May 3, 2002 Personal Communication from Charles SouthwickAs I mentioned this morning, I am not an expert on white-tailed deer, but my scientific field is mammalian population ecology, and I have worked on mule deer populations for 23 years. Here are some of the points I have expressed to the Colorado Division of Wildlife:
(1) Large scale culling may actually spread the CWD infection
by stimulating movements and dispersal.
(2) The great majority of animals killed (98 to 99%) are healthy, uninfected individuals. These may contain genetic resistance in the PrP gene for resistance to CWD. Hence, large culls may kill the very animals that can restore deer and elk herds to healthy status. We know that prion infections do not result in a normal immune response, but the frequency of genetic resistance has not been adequately studied.
(3) Many other aspects of CWD have not been adequately studied: modes of transmission; the likelihood that it has been present and not diagnosed since the l920s; the possibilities of live- tests via urine, saliva or blood, in addition to tonsilar biopsies; relationships to scrapie, etc. Without more knowledge on these basic topics in epidemiology, massive kills are truly shooting in the dark.
(4) I and my colleagues have urged Colorado (the DOW, the Governor's Office, and State Legislators) to provide more funding for tonsillar biopsies (rather than massive kills) and more funds for research.
(5) We have also insisted on faster, better pathology exams, and safe incineration of carcasses rather than disposal in landfills. We feel that deer and elk farms must be closed down.

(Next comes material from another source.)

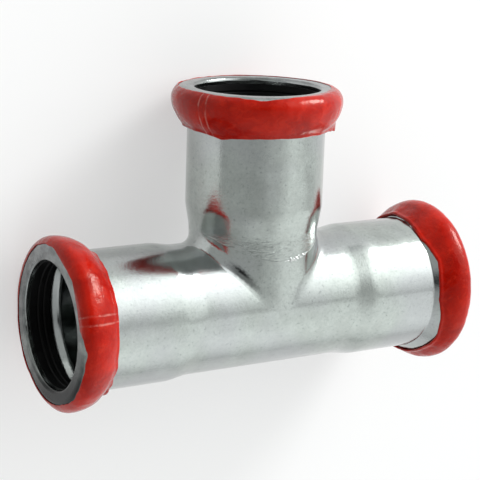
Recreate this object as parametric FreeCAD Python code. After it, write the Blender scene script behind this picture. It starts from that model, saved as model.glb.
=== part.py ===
import FreeCAD, Part
import math
import os

# Equal press tee for a 28 mm steel pipe, lying on its three rings.
# The run lies along X, the branch points along +Y, and Z is up.
# The origin is under the middle of the tee, at the level that the rings rest on.
# Lengths are in millimetres, angles in degrees.

# Pipe and sheet
pipe_radius = 14.0
socket_clearance = 0.2
wall = 1.5
edge_break = 0.8

# Reach of the mouths from the crossing of the two axes
run_reach = 50.85
branch_reach = 50.1

# Bead at each mouth, which holds the seal ring
bead_radius = 19.28
shoulder_rounding = 2.6
crown_rounding = 5.0
leg_slope = 35.0
foot_rounding = 0.6

# Neck between a socket and the middle of the tee
run_socket_depth = 26.0
branch_socket_depth = 27.0
neck_slope = 10.0
neck_rounding = 10.0
stop_step = 0.6
branch_step = 0.15

# Drawn collar and the weld that joins the branch socket to it.
# The crease at the collar's foot is rounded more towards the top and bottom of the tee than at its sides,
# so its roundings go with places given as turns about the branch from the top.
collar_rounding = 2.8
crease_places = (90, 50, 30, 16, 0)
crease_roundings = (collar_rounding, 3.0, 5.6, 12.5, 22.0)
weld_margin = 0.2
weld_dip = 5.0

# Seal ring in each bead
seal_width = 4.8
seal_clearance = 0.05
seal_bore_clearance = 0.05
groove_rounding = 0.4
groove_places = (1.9, 3.3)

# Indicator film over each bead
film_thickness = 0.2
film_gap = 0.05
film_front_drop = 1.68
film_cover_left = 9.3
film_cover_right = 7.2
film_cover_branch = 9.4

# Worked out from the driving dimensions
hole_radius = pipe_radius + socket_clearance
socket_radius = hole_radius + wall
run_radius = pipe_radius - stop_step + wall
branch_radius = run_radius - branch_step
weld_height_side = run_radius + collar_rounding + weld_margin
weld_height_front = weld_height_side - weld_dip
film_radius = bead_radius + film_gap + film_thickness
film_front_radius = bead_radius - film_front_drop
film_shoulder = shoulder_rounding + film_gap + film_thickness
film_front_rise = shoulder_rounding - film_front_drop
film_lead = math.sqrt(film_shoulder ** 2 - film_front_rise ** 2) - shoulder_rounding
crossing_y = (film_radius - branch_reach - film_lead) / 2
crossing_z = film_radius

same_point = 0.000001
on_surface = 0.001
on_edge = 0.0001
centre = FreeCAD.Vector(0, 0, 0)
along_x = FreeCAD.Vector(1, 0, 0)
along_z = FreeCAD.Vector(0, 0, 1)


def socket_corners(reach, socket_depth, middle_radius):
    """Corners (x, radius, rounding) of a socket's outside, from its hole back to the crossing."""
    slope = math.radians(leg_slope)
    crown = reach - shoulder_rounding - crown_rounding * math.tan(slope / 2)
    foot = crown - (bead_radius - socket_radius) / math.tan(slope)
    neck = reach - socket_depth
    neck_end = neck - (socket_radius - middle_radius) / math.tan(math.radians(neck_slope))
    return [
        (reach, hole_radius, 0),
        (reach, bead_radius, shoulder_rounding),
        (crown, bead_radius, crown_rounding),
        (foot, socket_radius, foot_rounding),
        (neck, socket_radius, neck_rounding),
        (neck_end, middle_radius, neck_rounding),
        (0, middle_radius, 0),
    ]


def direction(start, end):
    """Unit vector between two corners."""
    length = math.hypot(end[0] - start[0], end[1] - start[1])
    return (end[0] - start[0]) / length, (end[1] - start[1]) / length


def inset(corners, depth):
    """The same outline moved into the sheet by depth, or off it where depth is negative."""
    moved = [(corners[0][0] - depth, corners[0][1], 0)]
    for before, here, after in zip(corners, corners[1:], corners[2:]):
        ax, ay = direction(before, here)
        bx, by = direction(here, after)
        side = math.copysign(1, ax * by - ay * bx)
        bisect = 1 + ax * bx + ay * by
        x = here[0] - depth * (ay + by) / bisect
        radius = here[1] + depth * (ax + bx) / bisect
        rounding = max(here[2] - side * depth, 0)
        moved.append((x, radius, rounding))
    moved.append((corners[-1][0], corners[-1][1] - depth, 0))
    return moved


def vector(x, radius):
    return FreeCAD.Vector(x, radius, 0)


def rounded_edges(corners):
    """Straight runs and tangent arcs through a list of corners."""
    edges = []
    last = vector(corners[0][0], corners[0][1])
    for before, here, after in zip(corners, corners[1:], corners[2:]):
        ax, ay = direction(before, here)
        bx, by = direction(here, after)
        half_turn = math.acos(max(-1.0, min(1.0, ax * bx + ay * by))) / 2
        tangent = here[2] * math.tan(half_turn)
        start = vector(here[0] - ax * tangent, here[1] - ay * tangent)
        if last.distanceToPoint(start) > same_point:
            edges.append(Part.LineSegment(last, start).toShape())
        last = start
        if tangent > 0:
            end = vector(here[0] + bx * tangent, here[1] + by * tangent)
            inward = FreeCAD.Vector(bx - ax, by - ay, 0).normalize()
            sagitta = here[2] / math.cos(half_turn) - here[2]
            middle = vector(here[0], here[1]) + inward * sagitta
            edges.append(Part.Arc(start, middle, end).toShape())
            last = end
    edges.append(Part.LineSegment(last, vector(corners[-1][0], corners[-1][1])).toShape())
    return edges


def turned(corners):
    """Solid of revolution about X under an outline."""
    edges = rounded_edges(corners)
    first = vector(corners[0][0], corners[0][1])
    last = vector(corners[-1][0], corners[-1][1])
    edges.append(Part.LineSegment(last, vector(corners[-1][0], 0)).toShape())
    edges.append(Part.LineSegment(vector(corners[-1][0], 0), vector(corners[0][0], 0)).toShape())
    edges.append(Part.LineSegment(vector(corners[0][0], 0), first).toShape())
    return Part.Face(Part.Wire(edges)).revolve(centre, along_x, 360)


def tube(inner, outer, start, end):
    """Plain ring about X between two places."""
    length = end - start
    place = FreeCAD.Vector(start, 0, 0)
    ring = Part.makeCylinder(outer, length, place, along_x)
    return ring.cut(Part.makeCylinder(inner, length, place, along_x))


def to_left(shape):
    return shape.rotated(centre, along_z, 180)


def to_branch(shape):
    return shape.rotated(centre, along_z, 90)


def hollow_corners(corners):
    """Outline of the room inside a socket, whose mouth has a rounded rim."""
    reach = corners[0][0]
    mouth = [
        (reach, hole_radius + edge_break, 0),
        (reach, hole_radius, edge_break),
    ]
    return mouth + inset(corners, wall)


def crease_rounding(point):
    """Rounding named for the place on the crease that is nearest to a point on it."""
    turn = math.degrees(math.atan2(point.x, point.z))
    misses = [abs(place - turn) for place in crease_places]
    return crease_roundings[misses.index(min(misses))]


def blended(run_half, branch_form, run_size, branch_size, further):
    """Run and branch as one form, whose meeting edge is rounded by the named roundings and further."""
    far = run_reach + branch_reach
    room = Part.makeBox(far, 2 * far, far, FreeCAD.Vector(0, -far, 0))
    quarter = run_half.fuse(to_branch(branch_form)).removeSplitter().common(room)
    stops = []
    for place in crease_places[1:-1]:
        x = branch_size * math.sin(math.radians(place))
        z = branch_size * math.cos(math.radians(place))
        y = math.sqrt(run_size ** 2 - z ** 2)
        stops.append(Part.Vertex(FreeCAD.Vector(x, y, z)))
    quarter = quarter.generalFuse(stops, on_edge)[0].Solids[0]
    chosen = []
    for number, edge in enumerate(quarter.Edges, 1):
        point = edge.valueAt((edge.FirstParameter + edge.LastParameter) / 2)
        from_run = math.hypot(point.y, point.z)
        from_branch = math.hypot(point.x, point.z)
        if abs(from_run - run_size) < on_surface and abs(from_branch - branch_size) < on_surface:
            start = crease_rounding(edge.valueAt(edge.FirstParameter))
            end = crease_rounding(edge.valueAt(edge.LastParameter))
            chosen.append((number, start + further, end + further))
    model = FreeCAD.newDocument()
    sharp = model.addObject("Part::Feature", "sharp")
    sharp.Shape = quarter
    rounded = model.addObject("Part::Fillet", "rounded")
    rounded.Base = sharp
    rounded.Edges = chosen
    model.recompute()
    quarter = rounded.Shape.copy()
    FreeCAD.closeDocument(model.Name)
    half = quarter.fuse(quarter.mirror(centre, along_z))
    return half.fuse(half.mirror(centre, along_x)).removeSplitter()


def weld_side():
    """Everything on the branch's side of the weld, whose foot is saddle-shaped."""
    wide = film_radius + wall
    far = branch_reach + wall
    half_height = film_radius + wall
    left_end = FreeCAD.Vector(-branch_radius, weld_height_side, -half_height)
    bottom = FreeCAD.Vector(0, weld_height_front, -half_height)
    right_end = FreeCAD.Vector(branch_radius, weld_height_side, -half_height)
    outer = [
        right_end,
        FreeCAD.Vector(wide, weld_height_side, -half_height),
        FreeCAD.Vector(wide, far, -half_height),
        FreeCAD.Vector(-wide, far, -half_height),
        FreeCAD.Vector(-wide, weld_height_side, -half_height),
        left_end,
    ]
    edges = [Part.Arc(left_end, bottom, right_end).toShape()]
    for start, end in zip(outer, outer[1:]):
        edges.append(Part.LineSegment(start, end).toShape())
    return Part.Face(Part.Wire(edges)).extrude(along_z * 2 * half_height)


def steel_body(run_corners, branch_corners):
    """Thin steel tee, whole, before it is parted at the weld."""
    outside = blended(turned(run_corners), turned(branch_corners),
                      run_radius, branch_radius, 0)
    inside = blended(turned(hollow_corners(run_corners)), turned(hollow_corners(branch_corners)),
                     run_radius - wall, branch_radius - wall, wall)
    return outside.cut(inside)


def seal_ring(corners):
    """Rubber ring that fills the front of the bead, with two grooves in its bore."""
    reach = corners[0][0]
    front = reach - wall - seal_clearance
    bore = pipe_radius + seal_bore_clearance
    body = turned(inset(corners, wall + seal_clearance))
    ring = body.common(tube(bore, bead_radius, front - seal_width, front))
    for place in groove_places:
        middle = FreeCAD.Vector(front - place, 0, 0)
        ring = ring.cut(Part.makeTorus(bore, groove_rounding, middle, along_x))
    return ring


def indicator_film(corners, cover):
    """Thin plastic skin over the bead, from its front face back to cover behind the mouth."""
    reach = corners[0][0]
    skin = turned(inset(corners, -film_gap - film_thickness))
    skin = skin.cut(turned(inset(corners, -film_gap)))
    crown = reach - shoulder_rounding
    front = tube(film_front_radius, film_radius + wall, crown, reach + wall)
    back = tube(hole_radius, film_radius + wall, reach - cover, crown)
    return skin.common(front.fuse(back)).removeSplitter()


def save(name, shape):
    """Move a piece from the crossing's frame to the part's frame and write it."""
    shape = shape.copy()
    shape.translate(FreeCAD.Vector(0, crossing_y, crossing_z))
    solids = shape.Solids
    print(name, "solids", len(solids), "valid", shape.isValid(), "volume", round(shape.Volume, 2))
    whole = solids[0] if len(solids) == 1 else shape
    whole.exportStep("parts/" + name + ".step")


run_corners = socket_corners(run_reach, run_socket_depth, run_radius)
branch_corners = socket_corners(branch_reach, branch_socket_depth, branch_radius)
steel = steel_body(run_corners, branch_corners)
branch_side = weld_side()

os.makedirs("parts", exist_ok=True)
save("run_body", steel.cut(branch_side))
save("branch_socket", steel.common(branch_side))
save("run_seal_left", to_left(seal_ring(run_corners)))
save("run_seal_right", seal_ring(run_corners))
save("branch_seal", to_branch(seal_ring(branch_corners)))
save("run_film_left", to_left(indicator_film(run_corners, film_cover_left)))
save("run_film_right", indicator_film(run_corners, film_cover_right))
save("branch_film", to_branch(indicator_film(branch_corners, film_cover_branch)))
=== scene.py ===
import math

import bpy
import numpy as np
from mathutils import Matrix, Vector, noise


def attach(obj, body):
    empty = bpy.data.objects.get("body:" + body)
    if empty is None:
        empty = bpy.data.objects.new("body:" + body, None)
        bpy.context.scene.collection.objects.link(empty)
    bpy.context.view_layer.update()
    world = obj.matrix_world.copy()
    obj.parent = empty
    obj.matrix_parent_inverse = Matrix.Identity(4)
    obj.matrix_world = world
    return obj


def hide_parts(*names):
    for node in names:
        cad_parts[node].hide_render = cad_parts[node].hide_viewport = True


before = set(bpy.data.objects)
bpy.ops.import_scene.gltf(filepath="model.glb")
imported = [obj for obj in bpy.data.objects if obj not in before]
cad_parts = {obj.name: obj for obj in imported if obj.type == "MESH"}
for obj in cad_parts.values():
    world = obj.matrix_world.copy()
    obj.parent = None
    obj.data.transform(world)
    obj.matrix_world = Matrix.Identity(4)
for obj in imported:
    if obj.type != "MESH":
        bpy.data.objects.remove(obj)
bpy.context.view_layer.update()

MM = 0.001

# Where the two axes cross, and how far the mouths reach from there
CROSSING = Vector((0, -15.334, 19.53)) * MM
RUN_REACH = 50.85
BRANCH_REACH = 50.1

# Outline of a bead and its socket, as radii and as depths behind the mouth, in millimetres
HOLE_RADIUS = 14.2
SOCKET_RADIUS = 15.7
BEAD_RADIUS = 19.28
SHOULDER_ROUNDING = 2.6
CROWN_ROUNDING = 5.0
LEG_SLOPE = math.radians(35)
LEG_FOOT_START = 0.85
SOCKET_STRETCH = 4.0

# Film sections: points round the ring, over the outside, over each edge and back inside
FILM_STEPS = 640
FILM_OUTER_ROWS = 44
FILM_EDGE_ROWS = 5
FILM_INNER_ROWS = 10

# Film skin in millimetres, and how far it may reach: outwards, and in front of the mouth
FILM_LIFT = 0.03
FILM_THICKNESS = 0.17
FILM_LIMIT = 19.52
MOUTH_LIMIT = 0.09

# Heights of the film's wrinkles, how far pleats lift it, and the share of its thickness a wrinkle may cut
PLEAT_HEIGHT = 0.176
FOLD_HEIGHT = 0.096
RIPPLE_HEIGHT = 0.04
PLEAT_LIFT = 0.12
DEEPEST_WRINKLE = 0.6

# Unevenness of the film's front and rear edges, and how thick they are rolled
FRONT_WANDER = 0.16
REAR_WANDER = 0.25
REAR_FRAY = 0.05
REAR_ROLL = 0.26
FRONT_ROLL = 0.06

# Where a film bridges from the bead's leg to the socket
BRIDGE_DEPTH = 6.8
BRIDGE_WIDTH = 1.9

# Curls of the rear edge start at this share of the way back, and only a far curl may pass the film's limit
CURL_START = 0.72
FAR_CURL = 1.0
FAR_CURL_START = 0.7

# Branch tube and the weld round its foot, as heights above the crossing
BRANCH_RADIUS = 14.75
WELD_HEIGHT_FRONT = 12.9
WELD_CURVE_RADIUS = 24.26
WELD_STEPS = 900
WELD_ROWS = 9
WELD_WANDER = 0.12
WELD_SINK = 0.05

# Rough patch of the weld, in degrees from the top
PATCH_ANGLE = 13
PATCH_SPREAD = 10

# Rise and half width of the weld: where it is plain, more at a lump, and more in the rough patch
WELD_RISES = (0.004, 0.02, 0.30)
WELD_WIDTHS = (0.06, 0.08, 0.75)

# Floor: half its width in metres, its paint, and how much brighter it is seen and mirrored
FLOOR_HALF_SIZE = 3.0
FLOOR_PAINT = (0.46, 0.46, 0.46, 1)
FLOOR_LIFT = 0.48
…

As for my personal background for these opinions: I am retired Professor Emeritus of Environmental, Population and Organismic Biology at the University of Colorado, and former Professor of Pathobiology at Johns Hopkins University. I have an M.S. and Ph.D. from the University of Wisconsin, Madison. I origin- ally went to UW to study under Aldo Leopold, but by time I got there (1949) he had died in fighting a brush fire at his "Shack." I stayed on in the Wildlife Dept. under Joe Hickey and Bob McCabe, did my Master's on waterfowl ecology at Delta, Manitoba, but then transferred to the Zoology Department under John Emlen. I have had Post-doctoral Fellowships in the Bureau of Animal Population of Oxford University, and Aligarh University in India. Since my Ph.D. in 1953, I have studied and worked on ecological topics in more than 60 countries. I've been a consultant to many governmental and private agencies including the U.S. Fish and Wildlife Service, the N.S.F., N.I.H., Nat. Acad. of Sciences, Rockefeller Foundation, National Geographic Society, Pan Amerian Health Organization, etc. I've published over 130 scientific articles and 8 books, primarily on ecology of animal populations. I work primarily at home, 303-494-4832, but I also have an office at 303-492-5468, so I shuttle back and forth to some extent.
I can't say for certain that Wisconsin is not doing the right thing, but I am very skeptical. I understand their concern about both the hunting and dairy industries, not to mention human health worries. However, I am sure no hunting effort can kill every deer in a 265 square mile area, and I think the attempt to do so without relying more on live tests is a mistake.